O título aparentemente alude ao conto de fadas dos Irmãos Grimm, “Hans im Glück”, traduzido no Brasil como “João sortudo”: um jovem recebe de seu mestre o objeto de troca por excelência – o padrão a partir do qual se avalia tudo o que se troca – a barra de ouro. João fica trocando um item após o outro por um de menor valor, e acaba de mãos vazias e aliviado. No romance (algo) autobiográfico de Pontoppidan, assim como no filme de Bille August, Per Sidenius (encarnado na tela por Esben Smed Jensen) vive na zona rural da Dinamarca, península da Jutlândia, na década de 1880 ou 1890, e descobre que foi aceito na faculdade de engenharia em Copenhague. Seu pai, ministro luterano severo e autoritário, indigna-se com a decisão e exige que seu filho “se afaste do caminho da perdição”. Per responde: Nunca! E sai de casa, rumo à formação e ao cosmopolitismo, chegando ao isolamento sombrio. Em uma de suas últimas falas, assevera: aqui, finalmente me tornei consciente de quem sou… na minha solidão ímpia… me sinto agora liberado.”

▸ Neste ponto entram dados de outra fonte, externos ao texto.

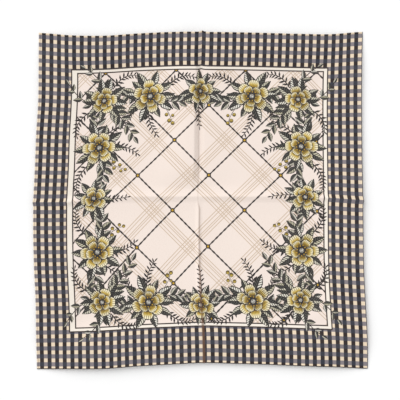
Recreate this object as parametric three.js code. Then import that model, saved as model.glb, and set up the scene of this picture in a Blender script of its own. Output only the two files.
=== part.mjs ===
import * as THREE from 'three';

// A square printed scarf, opened out and laid flat after being folded in four.
// Sizes are in millimetres. X runs to the right, Y away from the viewer and Z up from the table.
// Places on the cloth are measured along it from the point where its two creases cross.

// The hems, measured along the cloth from its creases: the folds lie a little off its middle.
const HEMS = { left: -348, right: 342, near: -346.5, far: 353.5 };
const SHEET_THICKNESS = 1.2;
const HEM_THICKNESS = 2.0;
const HEM_WIDTH = 4;

// Where the hems and the two creases lie on the table, each row one station further along.
// top, bottom and across are Y values from left to right,
// left, right and down are X values from bottom to top.
const LAY = [
  { top: 344.2, bottom: -348.1, across: -4.9, left: -336.7, right: 344.5, down: 5.6 },
  { top: 338.2, bottom: -347.1, across: -4, left: -337.7, right: 342.7, down: 4 },
  { top: 337.2, bottom: -346.5, across: 4.5, left: -338.8, right: 339, down: -1.2 },
  { top: 342, bottom: -341.3, across: 6.8, left: -342.1, right: 335.7, down: -3.4 },
  { top: 345.2, bottom: -337.6, across: 7.4, left: -343.7, right: 334.6, down: -4 },
  { top: 345.2, bottom: -334.3, across: 7.2, left: -343.4, right: 333.8, down: -3 },
  { top: 344.7, bottom: -336, across: 7.4, left: -340.4, right: 332.6, down: -2.2 },
  { top: 343.2, bottom: -338, across: 7.2, left: -337.7, right: 331.8, down: -2.4 },
  { top: 341.3, bottom: -340.9, across: 6.6, left: -333.2, right: 331.4, down: -1.4 },
  { top: 340.7, bottom: -343.2, across: 4, left: -332.6, right: 331.8, down: 1.8 },
  { top: 346.3, bottom: -347.3, across: -0.4, left: -332.8, right: 334, down: 3.6 },
];

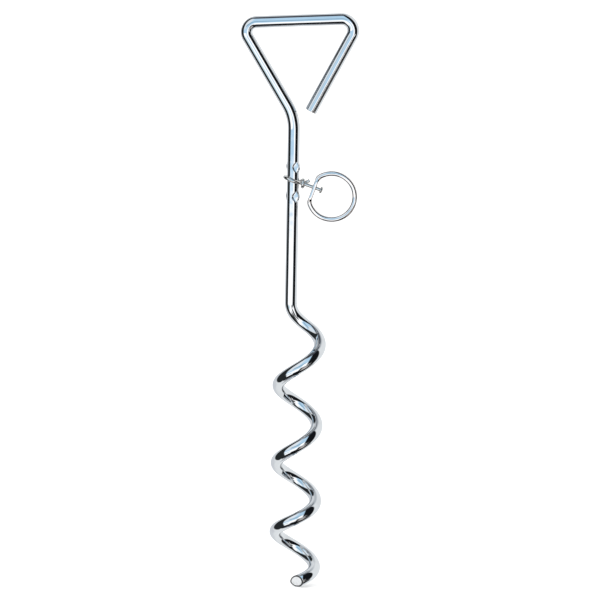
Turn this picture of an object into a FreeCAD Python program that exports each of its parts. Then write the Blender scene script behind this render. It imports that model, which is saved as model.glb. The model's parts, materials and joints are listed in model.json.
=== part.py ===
"""Spiral ground stake with a swivelling tie-out ring.

One round rod is bent into a triangular handle, a straight shank and a right-handed
corkscrew.  Two pairs of ears coined into the shank keep a wire eye between them.  The
eye turns about the shank, and a round ring turns about the eye's headed pin.

Frame: Z runs up the shank's axis, X lies in the plane of the handle, and the origin is
on the shank's axis where the corkscrew begins, at ground level once the stake is in.
"""
import FreeCAD, Part

import math
import os

V = FreeCAD.Vector
UP = V(0, 0, 1)

# Rod
ROD_DIAMETER = 9.0

# Handle, in the XZ plane.  Lengths run between the corners of the rod's centreline.
SHANK_TOP_Z = 138.0          # where the shank's axis meets the first leg's
FIRST_LEG = 80.0
FIRST_LEG_ANGLE = 31.0       # from the vertical, towards -X
CROSSBAR = 89.5
CROSSBAR_SLOPE = 3.0         # rises towards +X
LAST_LEG = 78.0
LAST_LEG_ANGLE = 27.5        # from the vertical, back towards the shank
SHANK_BEND_RADIUS = 36.0
FIRST_CORNER_RADIUS = 7.5
LAST_CORNER_RADIUS = 8.5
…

August e seu filho corroteirista, Anders August, fizeram um trabalho consciencioso de adaptação e condensação do livro de Pontoppidan. Inevitavelmente, foram obrigados a cortar personagens e subtramas, mas mantiveram a questão central do enredo a contento: é possível superar origens humildes, ou nascimento e caráter são um destino inevitável? O dom científico de Per – ele queria promover a drenagem de pântanos e a abertura de uma série de hidrovias na Jutlândia, com o objetivo de mudar a importância estratégica da Dinamarca na Europa – traz uma ambição desmedida, ousada, desafiadora. A competição com os países do norte europeu era (e é) feroz, naturalmente. Mas o intrépido estudante de engenharia consegue acesso a uma rica família burguesa de judeus liberais, apta a absorver ideias como as suas e apostar na sua materialização.
O acesso inclui um romance com a filha mais velha, a bela e intelectualizada Jakobe (Katrine Greis-Rosenthal). “Um homem de Sorte”, entretanto, é um personagem melancólico, apesar das excitações que atravessa: todos os planos e desejos são abandonados no momento do sucesso, nele habita o que Fredric Jameson chamou de “neutralidade cósmica”, um estranho sentimento, ou falta de sentimento, que caracteriza suas emoções. Falta de sentimento não significa aqui ausência de paixão, avalia Jameson – Per tem muitas e diversas paixões – trata-se de uma indiferença que aflora no ápice da ansiedade, uma espécie de fundamento permanente da existência. Um sentimento da modernidade, enfim, que afeta a transição mental e social de jovens ambiciosos no apagar das luzes do século 19, momento de perturbadoras mudanças científicas e tecnológicas.
A psicanálise, aliás, é uma dessas transformações que a ciência turbinou. Tal como Freud, que na mesma época refletia e conceituava, Jameson identifica no personagem Peter Sidenius um desejo de morte subjacente aos desejos conscientes – por baixo de todos os sucessos que deveriam trazer realização e pelo menos um momento passageiro de satisfação, persiste algum impulso imortal que nunca pode ser silenciado (exceto pela morte orgânica) e que, “em nós mais do que nós” e insaciável, torna sem significado tanto o sucesso quanto o fracasso. Henrik Pontoppidan, o autor que deu origem a “Um homem de Sorte”, também era filho de vigário luterano da Jutlândia, descendente de uma família de religiosos e escritores, e abandonou o curso de engenheiro em Copenhague. Seu perfil no site nobelprize.org é seco e irrefutável: ele ganhou o Nobel “por suas descrições autênticas da vida atual na Dinamarca”.